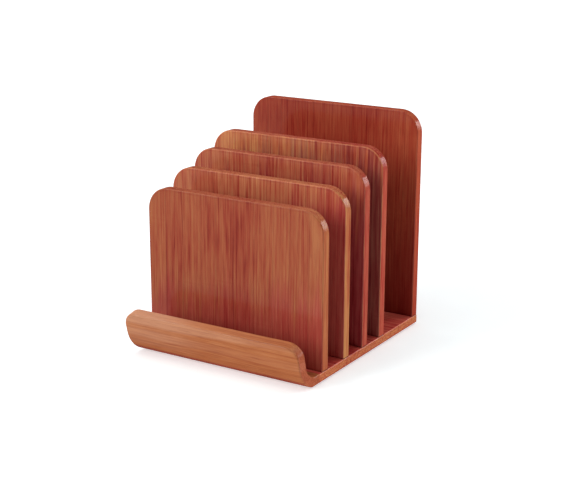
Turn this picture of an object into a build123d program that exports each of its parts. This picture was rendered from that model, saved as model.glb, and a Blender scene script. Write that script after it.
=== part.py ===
from build123d import *
from math import acos, cos, degrees, radians, sin
import os

# Desktop file sorter in laminated bamboo: a flat base board whose front edge carries an
# upswept lip, four dividers that step up in height from front to back, and a taller back
# panel behind a wider section.  Screws driven up through the base board hold the panels,
# and dowels hold the lip.
# All sizes are in millimetres.  +X runs along the panels, +Y from the lip to the back
# panel, +Z up.  The origin is on the desk, under the middle of the whole sorter.

# ---- boards -------------------------------------------------------------------------
width = 203.0
stock = 11.0
base_thickness = 9.6
edge_ease = 1.2
under_ease = 1.8

# ---- upright panels, heights above the top of the base board ------------------------
divider_names = ("front_divider", "second_divider", "third_divider", "fourth_divider")
front_divider_height = 156.5
divider_step = 13.3
back_panel_height = 221.5
panel_corner_radius = 23.5
section_widths = (30.0, 27.0, 25.0, 65.0)

# ---- front lip, measured from the underside of the base board and from the front face
# ---- of the front divider -----------------------------------------------------------
lip_height = 46.8
lip_lean = 13.0
lip_inner_radius = 19.0
lip_outer_radius = 35.0
lip_inner_start = 11.0
lip_outer_start = 7.0
lip_joint = 5.0
lip_corner_radius = 15.0

# ---- foot pads ----------------------------------------------------------------------
pad_thickness = 1.2
pad_radius = 6.0
pad_side_inset = 14.0
pad_end_inset = 13.0

# ---- countersunk screws, two under each panel ---------------------------------------
screw_spacing = 135.0
screw_length = 32.0
screw_crest_radius = 2.0
screw_root_radius = 1.4
screw_thread_pitch = 1.8
screw_thread_turns = 10
screw_tip_length = 3.0
screw_head_radius = 4.0
screw_head_depth = 2.4
screw_head_sink = 0.3
recess_span = 4.4
recess_slot = 0.9
recess_depth = 1.5
pilot_extra_depth = 1.0

# ---- dowels across the joint between the base board and the lip ---------------------
dowel_radius = 3.0
dowel_length = 22.0
dowel_chamfer = 0.6
dowel_in_lip = 8.0
dowel_places = (-50.0, 0.0, 50.0)

# ---- levels and places worked out from the sizes above ------------------------------
base_under = pad_thickness
base_top = base_under + base_thickness
base_middle = base_under + base_thickness / 2
half_width = width / 2
screw_start = base_under + screw_head_sink


def panel_front_places():
    """Y of each panel's front face, measured from the front divider's front face."""
    places = [0.0]
    for clear_width in section_widths:
        places.append(places[-1] + stock + clear_width)
    return places


panel_fronts = panel_front_places()
base_rear = panel_fronts[-1] + stock


# ---- shared shapes ------------------------------------------------------------------
def rounded_rod(radius, length, chamfer_size):
    """A round rod standing on the origin, chamfered at both ends."""
    rod = Pos(0, 0, length / 2) * Cylinder(radius, length)
    return chamfer(rod.edges().filter_by(GeomType.CIRCLE), chamfer_size)


def screw_places(panel_front):
    """The two screw axes under one panel, as X and Y."""
    middle = panel_front + stock / 2
    return [(-screw_spacing / 2, middle), (screw_spacing / 2, middle)]


def screw_outline():
    """Half section of a screw that points up from its flat head at height 0."""
    tip_start = screw_length - screw_tip_length
    thread_start = tip_start - screw_thread_turns * screw_thread_pitch
    points = [(0, 0), (screw_head_radius, 0), (screw_crest_radius, screw_head_depth)]
    points.append((screw_crest_radius, thread_start))
    for turn in range(screw_thread_turns):
        ridge = thread_start + turn * screw_thread_pitch
        points.append((screw_root_radius, ridge + screw_thread_pitch / 4))
        points.append((screw_root_radius, ridge + screw_thread_pitch / 2))
        points.append((screw_crest_radius, ridge + screw_thread_pitch))
    points.append((0, screw_length))
    return points


def make_screw():
    """A countersunk wood screw with a ridged thread and a cross recess in its head."""
    half_section = make_face(Polyline(*screw_outline(), close=True))
    screw = revolve(Plane.XZ * half_section, Axis.Z, 360)
    for angle in (0, 90):
        slot = Box(recess_span, recess_slot, recess_depth)
        screw -= Pos(0, 0, recess_depth / 2) * Rot(0, 0, angle) * slot
    return screw


def countersink(place):
    """The stepped hole that one screw fills, from the base board's underside."""
    through = Pos(0, 0, base_thickness / 2) * Cylinder(screw_crest_radius, base_thickness)
    cone = Cone(screw_head_radius, screw_crest_radius, screw_head_depth)
    seat = Pos(0, 0, screw_head_sink + screw_head_depth / 2) * cone
    mouth = Pos(0, 0, screw_head_sink / 2) * Cylinder(screw_head_radius, screw_head_sink)
    return Pos(place[0], place[1], base_under) * (through + seat + mouth)


def pilot_hole(place):
    """The blind hole up into a panel's bottom edge that one screw's thread fills."""
    depth = screw_start + screw_length - base_top + pilot_extra_depth
    return Pos(place[0], place[1], base_top + depth / 2) * Cylinder(screw_crest_radius, depth)


def dowel_hole(place):
    """The round hole across the lip joint that one dowel fills."""
    middle = dowel_length / 2 - dowel_in_lip - lip_joint
    rod = Rot(90, 0, 0) * Cylinder(dowel_radius, dowel_length)
    return Pos(place, middle, base_middle) * rod


# ---- sub-parts ----------------------------------------------------------------------
def make_base_board():
    depth = base_rear + lip_joint
    middle = (base_rear - lip_joint) / 2
    board = Pos(0, middle, base_middle) * Box(width, depth, base_thickness)
    outer = board.edges().filter_by(lambda edge: edge.center().Y > -lip_joint + edge_ease)
    top_edges = outer.filter_by(lambda edge: abs(edge.center().Z - base_top) < edge_ease)
    board = fillet(top_edges, edge_ease)
    outer = board.edges().filter_by(lambda edge: edge.center().Y > -lip_joint + edge_ease)
    under_edges = outer.filter_by(lambda edge: abs(edge.center().Z - base_under) < edge_ease)
    board = fillet(under_edges, under_ease)
    for panel_front in panel_fronts:
        for place in screw_places(panel_front):
            board -= countersink(place)
    for place in dowel_places:
        board -= dowel_hole(place)
    return board


def lip_section():
    """The lip's section in Y and Z: flat at the joint, then swept up and forward.
    The lip is as thick as the panels, so its outer sweep meets the underside of the
    thinner base board in a corner."""
    turn = lip_lean - 90
    outer_centre = Vector(-lip_outer_start, base_top - stock + lip_outer_radius)
    inner_centre = Vector(-lip_inner_start, base_top + lip_inner_radius)
    cut = -degrees(acos((outer_centre.Y - base_under) / lip_outer_radius))
    outer_arc = CenterArc(outer_centre, lip_outer_radius, -90 + cut, turn - cut)
    inner_arc = CenterArc(inner_centre, lip_inner_radius, -90, turn)
    lean = radians(lip_lean)
    up_lip = Vector(-sin(lean), cos(lean))
    inward = Vector(cos(lean), sin(lean))
    outer_end = outer_arc @ 1
    inner_end = inner_arc @ 1
    rise = (base_under + lip_height - outer_end.Y) / up_lip.Y
    outer_top = outer_end + up_lip * rise
    inner_top = outer_top + inward * (inner_end - outer_end).dot(inward)
    outline = [
        Line((-lip_joint, base_under), outer_arc @ 0),
        outer_arc,
        Line(outer_end, outer_top),
        Line(outer_top, inner_top),
        Line(inner_top, inner_end),
        inner_arc,
        Line(inner_arc @ 0, (-lip_joint, base_top)),
        Line((-lip_joint, base_top), (-lip_joint, base_under)),
    ]
    return make_face(outline)


def ease_rims(solid, side_faces, rim_faces, radius):
    """Round the edges that the side faces share with the rim faces."""
    rim_edges = [edge for face in rim_faces for edge in face.edges()]
    shared = ShapeList()
    for face in side_faces:
        for edge in face.edges():
            if any(edge.is_same(other) for other in rim_edges):
                shared.append(edge)
    return fillet(shared, radius)


def lip_faces(lip):
    """The lip's inner faces, outer faces and rim, told apart by where they point."""
    lean = radians(lip_lean)
    inward = Vector(0, cos(lean), sin(lean))
    inner, outer, rim = [], [], []
    for face in lip.faces():
        facing = face.normal_at(face.center()).dot(inward)
        if face.center().Y > -lip_joint - edge_ease / 2:
            continue
        if facing > sin(lean) / 2:
            inner.append(face)
        elif facing < -sin(lean) / 2:
            outer.append(face)
        else:
            rim.append(face)
    return inner, outer, rim


def make_front_lip():
    lip = extrude(Plane.YZ * lip_section(), half_width, both=True)
    top_face = lip.faces().sort_by(Axis.Z)[-1]
    corners = top_face.edges().filter_by(Axis.X, reverse=True)
    lip = fillet(corners, lip_corner_radius)
    inner, outer, rim = lip_faces(lip)
    lip = ease_rims(lip, outer, rim, under_ease)
    inner, outer, rim = lip_faces(lip)
    lip = ease_rims(lip, inner, rim, edge_ease)
    for place in dowel_places:
        lip -= dowel_hole(place)
    return lip


def make_panel(panel_front, height):
    """An upright board with round top corners and eased edges, standing on the base."""
    outline = Pos(0, height / 2) * Rectangle(width, height)
    top_corners = outline.vertices().filter_by(lambda corner: corner.Y > height / 2)
    outline = fillet(top_corners, panel_corner_radius)
    standing = Plane((0, panel_front, base_top), x_dir=(1, 0, 0), z_dir=(0, -1, 0))
    panel = extrude(standing * outline, -stock)
    faces = panel.faces().sort_by(Axis.Y)
    panel = fillet(faces[0].edges() + faces[-1].edges(), edge_ease)
    for place in screw_places(panel_front):
        panel -= pilot_hole(place)
    return panel


def make_panel_screws(panel_front):
    """The pair of screws that holds one panel, as two separate solids."""
    screw = make_screw()
    return Compound([Pos(x, y, screw_start) * screw for x, y in screw_places(panel_front)])


def make_lip_dowels():
    """The row of dowels across the lip joint, as separate solids."""
    middle = dowel_length / 2 - dowel_in_lip - lip_joint
    rod = rounded_rod(dowel_radius, dowel_length, dowel_chamfer)
    lying = Rot(-90, 0, 0) * Pos(0, 0, -dowel_length / 2) * rod
    return Compound([Pos(x, middle, base_middle) * lying for x in dowel_places])


def make_foot_pad(x, y):
    """A thin round pad under the base board; its top rim is left square for the glue."""
    return Pos(x, y, pad_thickness / 2) * Cylinder(pad_radius, pad_thickness)


# ---- the whole sorter, centred on the origin ----------------------------------------
def make_sorter():
    lip = make_front_lip()
    nodes = {"base_board": make_base_board(), "front_lip": lip}
    nodes["lip_dowels"] = make_lip_dowels()
    panel_names = divider_names + ("back_panel",)
    heights = [front_divider_height + step * divider_step for step in range(len(divider_names))]
    heights.append(back_panel_height)
    for name, panel_front, height in zip(panel_names, panel_fronts, heights):
        nodes[name] = make_panel(panel_front, height)
        nodes[name + "_screws"] = make_panel_screws(panel_front)
    pad_rows = {"front": pad_end_inset - lip_joint, "rear": base_rear - pad_end_inset}
    pad_sides = {"left": pad_side_inset - half_width, "right": half_width - pad_side_inset}
    for row, y in pad_rows.items():
        for side, x in pad_sides.items():
            nodes[f"{row}_{side}_foot_pad"] = make_foot_pad(x, y)
    centre_y = (lip.bounding_box().min.Y + base_rear) / 2
    return {name: Pos(0, -centre_y, 0) * shape for name, shape in nodes.items()}


if __name__ == "__main__":
    os.makedirs("parts", exist_ok=True)
    for name, shape in make_sorter().items():
        export_step(shape, f"parts/{name}.step")
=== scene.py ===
"""A desktop file sorter in stained, laminated bamboo: five upright boards and a scooped
front lip on a base board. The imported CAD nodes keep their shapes; this script gives them
their materials, and adds the floor, the light and the camera."""

import math

import bpy
from mathutils import Matrix, Vector


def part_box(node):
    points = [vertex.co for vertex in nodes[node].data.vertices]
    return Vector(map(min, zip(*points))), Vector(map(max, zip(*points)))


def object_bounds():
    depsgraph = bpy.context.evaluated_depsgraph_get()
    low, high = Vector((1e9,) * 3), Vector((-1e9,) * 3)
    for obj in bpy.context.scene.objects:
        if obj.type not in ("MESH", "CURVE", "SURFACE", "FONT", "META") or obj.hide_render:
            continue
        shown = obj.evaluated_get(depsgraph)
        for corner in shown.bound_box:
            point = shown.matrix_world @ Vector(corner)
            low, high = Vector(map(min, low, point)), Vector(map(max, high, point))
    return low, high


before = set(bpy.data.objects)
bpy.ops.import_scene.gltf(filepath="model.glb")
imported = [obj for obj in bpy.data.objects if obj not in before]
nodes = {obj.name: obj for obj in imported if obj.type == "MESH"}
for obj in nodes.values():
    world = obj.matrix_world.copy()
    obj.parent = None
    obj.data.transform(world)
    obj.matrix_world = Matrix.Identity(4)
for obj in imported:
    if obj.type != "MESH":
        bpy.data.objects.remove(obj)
cad_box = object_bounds()

MM = 1000.0  # millimetres in a metre

# ---------------------------------------------------------------- node trees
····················
Written task: Exactly and only the lines from the line that contains "centre_y = (lip.bounding_box().min.Y" through the line that contains "before = set(bpy.data.objects)" are to be repeated as they stand.

Solution to this task:
    centre_y = (lip.bounding_box().min.Y + base_rear) / 2
    return {name: Pos(0, -centre_y, 0) * shape for name, shape in nodes.items()}


if __name__ == "__main__":
    os.makedirs("parts", exist_ok=True)
    for name, shape in make_sorter().items():
        export_step(shape, f"parts/{name}.step")
=== scene.py ===
"""A desktop file sorter in stained, laminated bamboo: five upright boards and a scooped
front lip on a base board. The imported CAD nodes keep their shapes; this script gives them
their materials, and adds the floor, the light and the camera."""

import math

import bpy
from mathutils import Matrix, Vector


def part_box(node):
    points = [vertex.co for vertex in nodes[node].data.vertices]
    return Vector(map(min, zip(*points))), Vector(map(max, zip(*points)))


def object_bounds():
    depsgraph = bpy.context.evaluated_depsgraph_get()
    low, high = Vector((1e9,) * 3), Vector((-1e9,) * 3)
    for obj in bpy.context.scene.objects:
        if obj.type not in ("MESH", "CURVE", "SURFACE", "FONT", "META") or obj.hide_render:
            continue
        shown = obj.evaluated_get(depsgraph)
        for corner in shown.bound_box:
            point = shown.matrix_world @ Vector(corner)
            low, high = Vector(map(min, low, point)), Vector(map(max, high, point))
    return low, high


before = set(bpy.data.objects)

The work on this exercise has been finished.